Il Covid ha ucciso anche Mario Proto, fotografo che con le sue immagini ha raccontato per quasi 50 anni tutti i fatti di Roma, grandi e piccoli. Da tre settimane era ricoverato in terapia intensiva al Policlinico Gemelli.

«Ho assistito a talmente tanti fatti che nemmeno li ricordo tutti. Ho iniziato nel 1973, ho visto il terrorismo, gli anni di piombo, la Banda della Magliana, che a Roma ha fatto un bel pò di danni… mi sono divertito.

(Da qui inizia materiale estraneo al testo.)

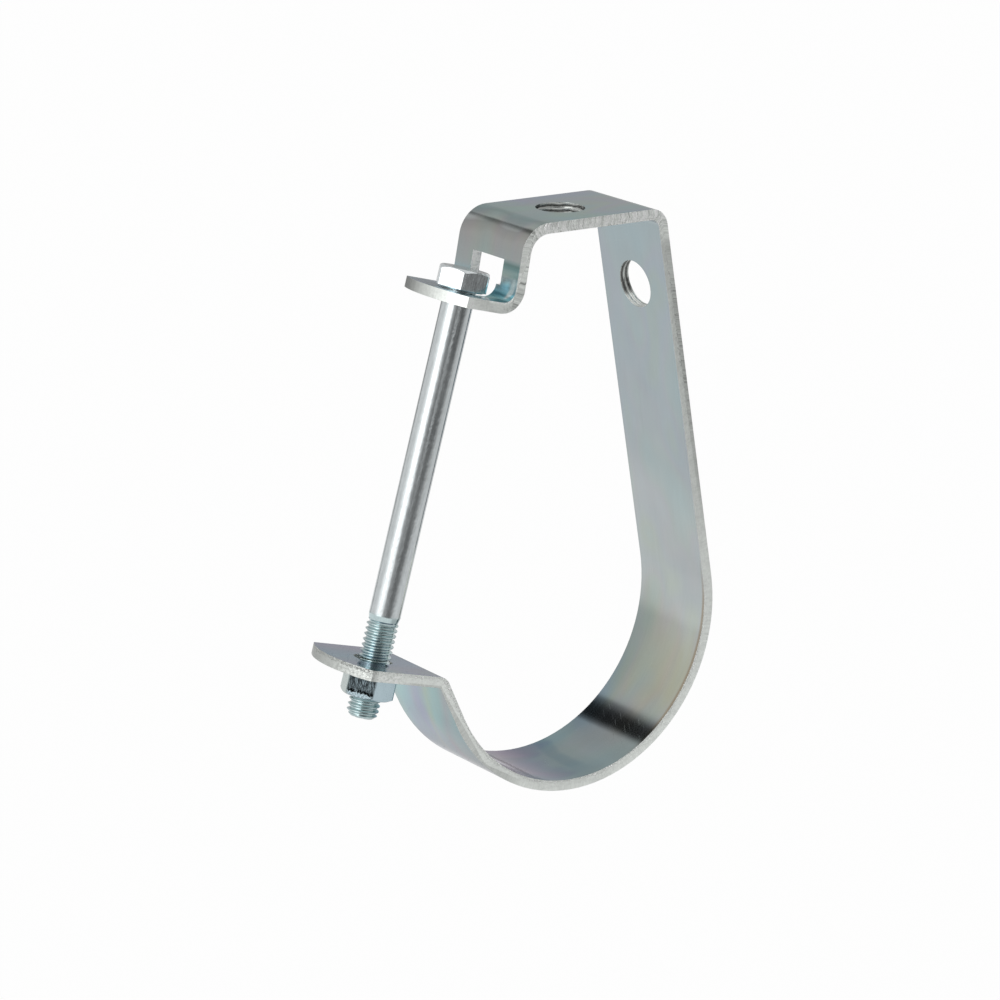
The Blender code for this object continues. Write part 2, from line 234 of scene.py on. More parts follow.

# Single tints of the film, of the bolt's thread and of the nut's faces; among them the colours of a painted
# highlight and a painted dark reflection, and the painted shade of the nut's left face
LIP_END_TINT = (1.26, 1.30, 1.22)
BEHIND_HEAD_COLOUR = (0.80, 1.04, 1.28)
PLATE_FAR_TINT = (1.00, 0.88, 1.14)
PLATE_NEAR_TINT = (0.86, 1.04, 1.06)
PAINTED_HIGHLIGHT_COLOUR = (2.45, 2.40, 2.30)
LINE_TINT = (0.80, 0.86, 0.91)
PAINTED_REFLECTION_COLOUR = (0.03, 0.025, 0.04)
RIM_STAIN_COLOUR = (0.30, 0.24, 0.17)
THREAD_TINT = (0.84, 0.96, 0.96)
NUT_TINT = (0.88, 1.03, 1.10)
NUT_LEFT_FACE_SHADE = (0.74, 0.80, 0.76)

# The room's walls, as the metal sees them: bearing in degrees from +Y towards +X, and level
TOP_LEVEL = 3.0
CEILING_LEVEL = 0.75
BOX_FOOT_LEVEL = 1.25
FAR_FLOOR_LEVEL = 0.84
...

Ho avuto tantissime soddisfazioni personali e ho vissuto tante pagine di storia». Così Proto,  sintetizzava a “The Wise Magazine” la sua straordinaria esperienza professionale.

Sul campo dal 1973, ha visto e documentato – tra i primi – la strage della scorta di Aldo Moro in via Fani, la vicenda di Alfredino Rampi, il bimbo caduto nel giugno del 1981 in un pozzo nelle campagne di Vermicino, la cattura di Renato Vallanzasca, l’arresto dell’attentatore del Papa, Ali Agca, che per primo riuscì a fotografare lungo un corridoio della questura di via di San Vitale. Per anni in servizio per il Corriere della Sera, è stato un punto di riferimento per almeno due generazioni di cronisti e giovani fotografi. La battuta sempre pronta, un sorriso gentile per tutti. Mario Proto ha seguito anche i grandi gialli degli anni ’90, dal delitto di via Poma a quello dell’Olgiata fino all’omicidio di Marta Russo, la studentessa assassinata all’universita’ La Sapienza. Recentemente aveva seguito anche le indagini sul delitto di Mario Cerciello Rega, il vicebrigadiere dei carabinieri colpito a morte vicino a piazza Cavour nell’estate del 2019. Tra le ultime immagini che aveva pubblicato anche quelle di Roma deserta, impaurita e sconvolta dal Covid.

Proto fu tra i primi ad arrivare in via Fani il 16 marzo del 1978, sulla scena dell’agguato a Moro. Sua la foto, passata alla storia, che ritrae l’appuntato Domenico Ricci e il maresciallo Oreste Leonardi, di scorta a Moro, accasciati l’uno sull’altro e già morti. Un’istantanea che fece il giro del mondo, raccontando il sacrificio degli uomini che tentarono di impedire il rapimento del Presidente della Dc. “Conoscevo bene -ha raccontato Proto- i ragazzi della scorta di Moro. Avevo seguito il Presidente talmente tante volte, che si può dire fossimo diventati amici. Ci incontravamo mentre aspettavo la fine delle riunioni politiche o dei vari incontri nelle segreterie, era inevitabile scambiare quattro chiacchiere”.